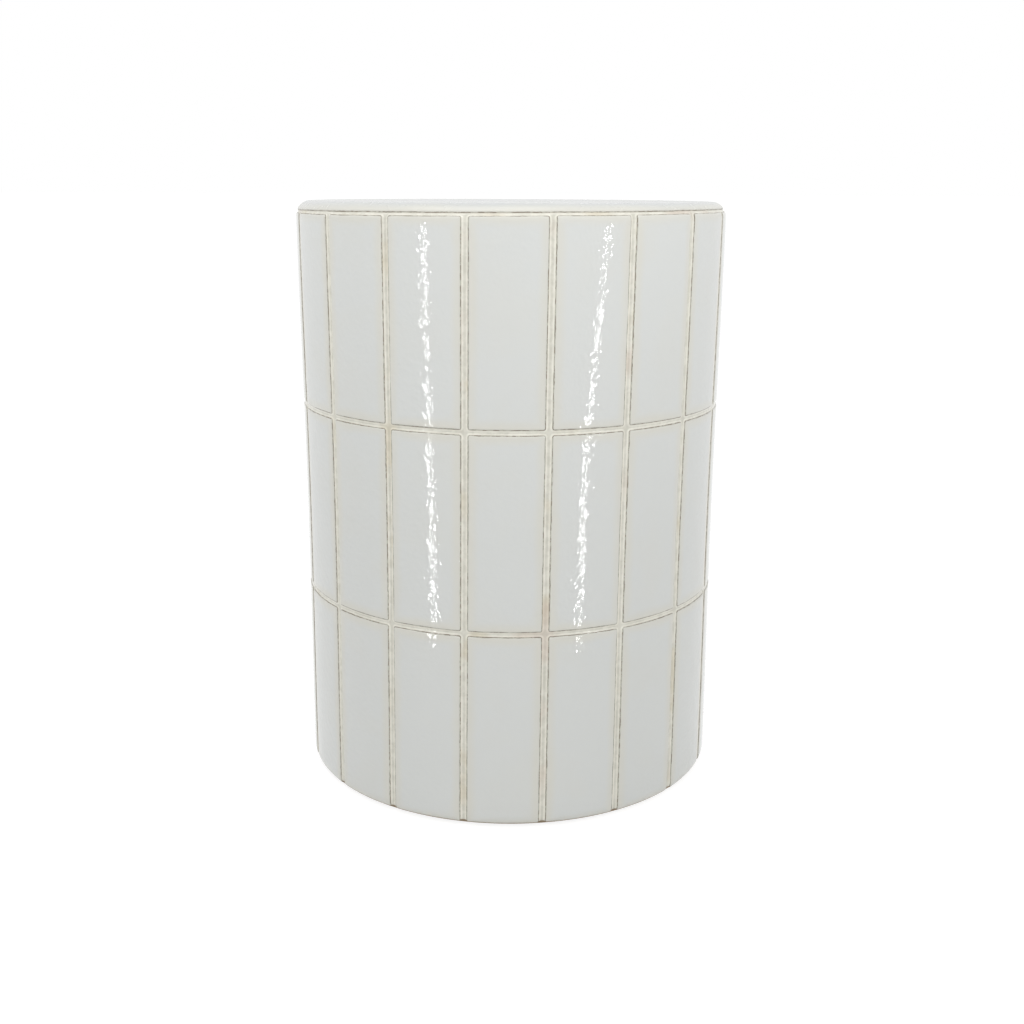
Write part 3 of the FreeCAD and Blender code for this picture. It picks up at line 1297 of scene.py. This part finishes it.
@dataclass
class Pads:
    """Four stick-on pads under the foot. Their flat rings are shares of the radius."""

    count: int = 4
    diameter: float = 18.0 * MM
    rounding: float = 0.6 * MM
    rounding_steps: int = 4
    underside_rings: tuple[float, ...] = (0.4, 0.8)
    top_ring: float = 0.5
    sides: int = 48
    slot: str = "pad_rubber"

    def build(self, rubber: bpy.types.Material) -> None:
        """Builds the pads as one piece.

        Args:
            rubber: Their material.
        """
        low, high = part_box("foot_pads")
        circle = (high.x - self.diameter / 2) / math.cos(math.pi / 4)
        angle = np.linspace(0, 2 * math.pi, self.sides, endpoint=False)
        radius = self.diameter / 2
        outline = [(share * radius, low.z) for share in self.underside_rings]
        for turn in np.linspace(0, math.pi / 2, self.rounding_steps + 1):
            drawn_in, raised = (self.rounding * (1 - part) for part in (math.sin(turn), math.cos(turn)))
            outline.append((radius - drawn_in, low.z + raised))
        outline += [(radius, high.z), (self.top_ring * radius, high.z)]
        points, faces = [], []
        for number in range(self.count):
            turn = 2 * math.pi * (number + 0.5) / self.count
            middle = np.array([circle * math.cos(turn), circle * math.sin(turn), 0.0])
            start = len(points)
            for ring_radius, height in outline:
                points += list(around(np.array(ring_radius), np.array(height), angle) + middle)
            rows = np.arange(start, len(points)).reshape(len(outline), self.sides)
            faces += [face for pair in zip(rows, rows[1:]) for face in quad_strip(*pair, True)]
            faces += [tuple(rows[0][::-1].tolist()), tuple(rows[-1].tolist())]
        blank = np.zeros(len(points))
        piece = show("rubber_pads", np.array(points), faces, blank, blank)
        piece.data.materials.append(rubber)
        settle(piece, self.slot, "foot_pads")


# Studio


@dataclass(frozen=True)
class PhotoCamera:
    """The camera, as worked out from the photograph."""

    distance: float = 1.0085
    height: float = 0.4599
    beside: float = math.radians(1.03)
    pitch: float = math.radians(14.476)
    yaw: float = math.radians(0.098)
    roll: float = math.radians(0.25)
    lens: float = 44.19
    sensor: float = 36.0
    nearest: float = 0.05
    farthest: float = 100.0

    def place(self) -> None:
        """Adds the camera and makes it the scene's own."""
        data = bpy.data.cameras.new("photo_camera")
        data.lens, data.sensor_width = self.lens, self.sensor
        data.clip_start, data.clip_end = self.nearest, self.farthest
        camera = bpy.data.objects.new("photo_camera", data)
        flat = math.cos(self.pitch)
        ahead = Vector((math.sin(self.yaw) * flat, math.cos(self.yaw) * flat, -math.sin(self.pitch)))
        right = Vector((math.cos(self.yaw), -math.sin(self.yaw), 0.0))
        up = right.cross(ahead)
        tilted_right = math.cos(self.roll) * right + math.sin(self.roll) * up
        tilted_up = math.cos(self.roll) * up - math.sin(self.roll) * right
        axes = Matrix((tilted_right, tilted_up, -ahead)).transposed().to_4x4()
        stand = Matrix.Translation((0.0, -self.distance, self.height))
        camera.matrix_world = Matrix.Rotation(self.beside, 4, "Z") @ stand @ axes
        bpy.context.scene.collection.objects.link(camera)
        bpy.context.scene.camera = camera


class Rays(Enum):
    """What a lamp acts on."""

    ALL = "all"
    DIFFUSE = "diffuse"
    GLOSSY = "glossy"


@dataclass(frozen=True)
class Lamp:
    """A rectangular lamp whose middle line runs between two ends and that faces a point."""

    name: str
    low: Place
    high: Place
    towards: Place
    width: float
    power: float
    rays: Rays = Rays.ALL

    def place(self) -> None:
        """Adds the lamp."""
        low, high = Vector(self.low), Vector(self.high)
        data = bpy.data.lights.new(self.name, "AREA")
        data.shape, data.size, data.size_y = "RECTANGLE", self.width, (high - low).length
        data.energy = self.power
        lamp = bpy.data.objects.new(self.name, data)
        middle, along = (low + high) / 2, (high - low).normalized()
        back = middle - Vector(self.towards)
        back = (back - back.dot(along) * along).normalized()
        axes = Matrix((along.cross(back), along, back)).transposed().to_4x4()
        lamp.matrix_world = Matrix.Translation(middle) @ axes
        lamp.visible_camera = False
        lamp.visible_diffuse = self.rays is not Rays.GLOSSY
        lamp.visible_glossy = self.rays is not Rays.DIFFUSE
        bpy.context.scene.collection.objects.link(lamp)


@dataclass(frozen=True)
class Studio:
    """A white studio: pale floor, soft light all round, soft lamps above and narrow strips.

    The strips are only seen in the glaze, left and right of the camera. floor_lift is how much of
    the floor that the camera sees is its own glow, which keeps the object's shadow faint.
    """

    surround: float = 0.665
    floor_size: float = 160.0
    floor_colour: Colour = (0.86, 0.86, 0.85, 1.0)
    floor_lift: float = 0.7
    floor_glow: float = 1.25
    drum_top: Place = (0.0, 0.0, 0.38)
    drum_middle: Place = (0.0, 0.0, 0.22)
    side_width: float = 0.2
    strip_width: float = 5.0 * MM
    strip_power: float = 0.72

    def light_world(self) -> None:
        """Sets the surrounding light, and the white that the camera and the glaze see."""
        shader = Shader(bpy.data.worlds.new("studio"))
        bpy.context.scene.world = shader.owner
        soft = shader.node("ShaderNodeBackground", {}, {"Color": WHITE, "Strength": self.surround})
        white = shader.node("ShaderNodeBackground", {}, {"Color": WHITE})
        mixed = shader.node("ShaderNodeMixShader", {}, {0: shader.seen(), 1: soft, 2: white})
        shader.node("ShaderNodeOutputWorld", {}, {"Surface": mixed})

    def lay_floor(self) -> None:
        """Adds the floor, which shows white where nothing shades it."""
        half = self.floor_size / 2
        corners = [(-half, -half, 0.0), (half, -half, 0.0), (half, half, 0.0), (-half, half, 0.0)]
        mesh = bpy.data.meshes.new("floor")
        mesh.from_pydata(corners, [], [(0, 1, 2, 3)])
        floor = bpy.data.objects.new("floor", mesh)
        bpy.context.scene.collection.objects.link(floor)
        shader = Shader(bpy.data.materials.new("pale_floor"))
        matte = shader.node("ShaderNodeBsdfDiffuse", {}, {"Color": self.floor_colour})
        white = shader.node("ShaderNodeEmission", {}, {"Color": WHITE, "Strength": self.floor_glow})
        lifted = shader.seen() * self.floor_lift
        mixed = shader.node("ShaderNodeMixShader", {}, {0: lifted, 1: matte, 2: white})
        shader.node("ShaderNodeOutputMaterial", {}, {"Surface": mixed})
        mesh.materials.append(shader.owner)

    def lamps(self) -> list[Lamp]:
        """Gives the lamps: one above, one on each side, and the narrow strips.

        Returns:
            The lamps. Side lamps light the colour alone, and strips the gloss alone.
        """
        side = (self.drum_top, self.side_width)
        strip = (self.drum_middle, self.strip_width)
        left_foot, left_head = (-0.310, -0.461, 0.0), (-0.334, -0.441, 0.43)
        right_foot, right_bend = (0.306, -0.465, 0.0), (0.322, -0.453, 0.19)
        right_head = (0.386, -0.394, 0.44)
        # A strip's power goes by its length, so that all of them are equally bright.
        return [
            Lamp("soft_lamp", (-0.3, -1.2, 2.2), (-0.3, 0.2, 2.2), (0.0, -0.5, 0.3), 1.4, 9.0),
            Lamp("right_lamp", (0.43, -0.55, 0.52), (0.43, -0.55, 0.72), *side, 1.35, Rays.DIFFUSE),
            Lamp("left_lamp", (-0.48, -0.51, 0.52), (-0.48, -0.51, 0.72), *side, 0.95, Rays.DIFFUSE),
            Lamp("left_strip", left_foot, left_head, *strip, 0.43 * self.strip_power, Rays.GLOSSY),
            Lamp("right_strip", right_foot, right_bend, *strip, 0.19 * self.strip_power, Rays.GLOSSY),
            Lamp("high_strip", right_bend, right_head, *strip, 0.26 * self.strip_power, Rays.GLOSSY),
        ]

    def set_up(self) -> None:
        """Adds the light, the floor and the camera."""
        bpy.context.scene.view_settings.view_transform = "Standard"
        self.light_world()
        self.lay_floor()
        for lamp in self.lamps():
            lamp.place()
        PhotoCamera().place()


def main() -> None:
    """Builds the stool's pieces in order, and then the studio."""
    logging.basicConfig(level=logging.INFO, format="%(name)s %(message)s")
    relief = Relief()
    ground = Ground(relief)
    clay = Clay().material()
    panel_glaze = Glaze("white_panel_glaze").material()
    groove_glaze = Glaze("cream_groove_glaze").material()
    # The seat's glaze is the white glaze painted darker, as painted shade against the stronger light
    # that falls on the seat's top.
    seat_glaze = Glaze("white_seat_glaze_painted_darker", plain=paint(204, 206, 205), gloss=0.25).material()
    panels = RaisedPanels(relief)
    for row in Row:
        for column in range(relief.columns):
            panels.build(row, column, panel_glaze)
    DrumBody(ground).build(groove_glaze, clay)
    Seat(ground).build(seat_glaze, clay)
    Foot(ground).build(clay, groove_glaze)
    Pads().build(Rubber().material())
    Studio().set_up()


if __name__ == "__main__":
    main()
----
Write out a verbatim copy of the data, beginning with its first line and ending with the line that contains "stick-on pads under".

Output of the exercise -
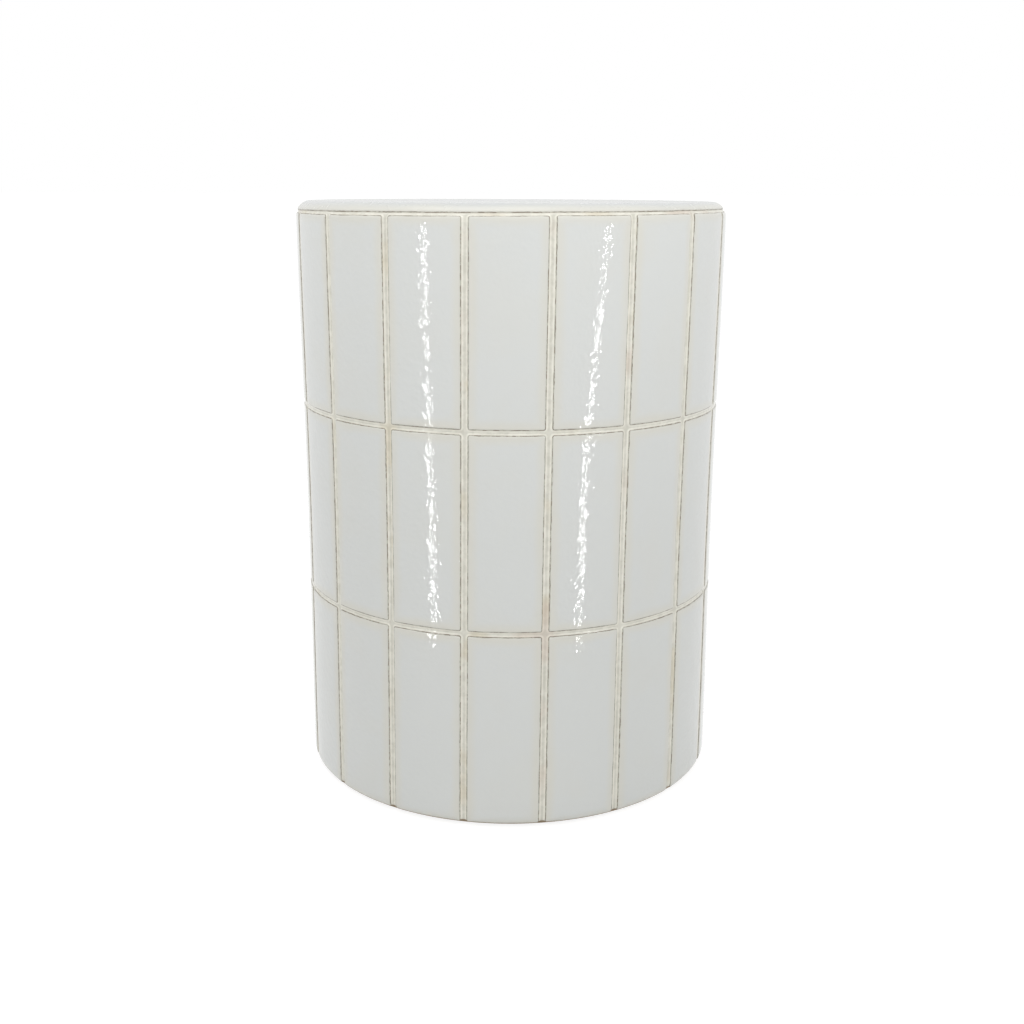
Write part 3 of the FreeCAD and Blender code for this picture. It picks up at line 1297 of scene.py. This part finishes it.
@dataclass
class Pads:
    """Four stick-on pads under the foot. Their flat rings are shares of the radius."""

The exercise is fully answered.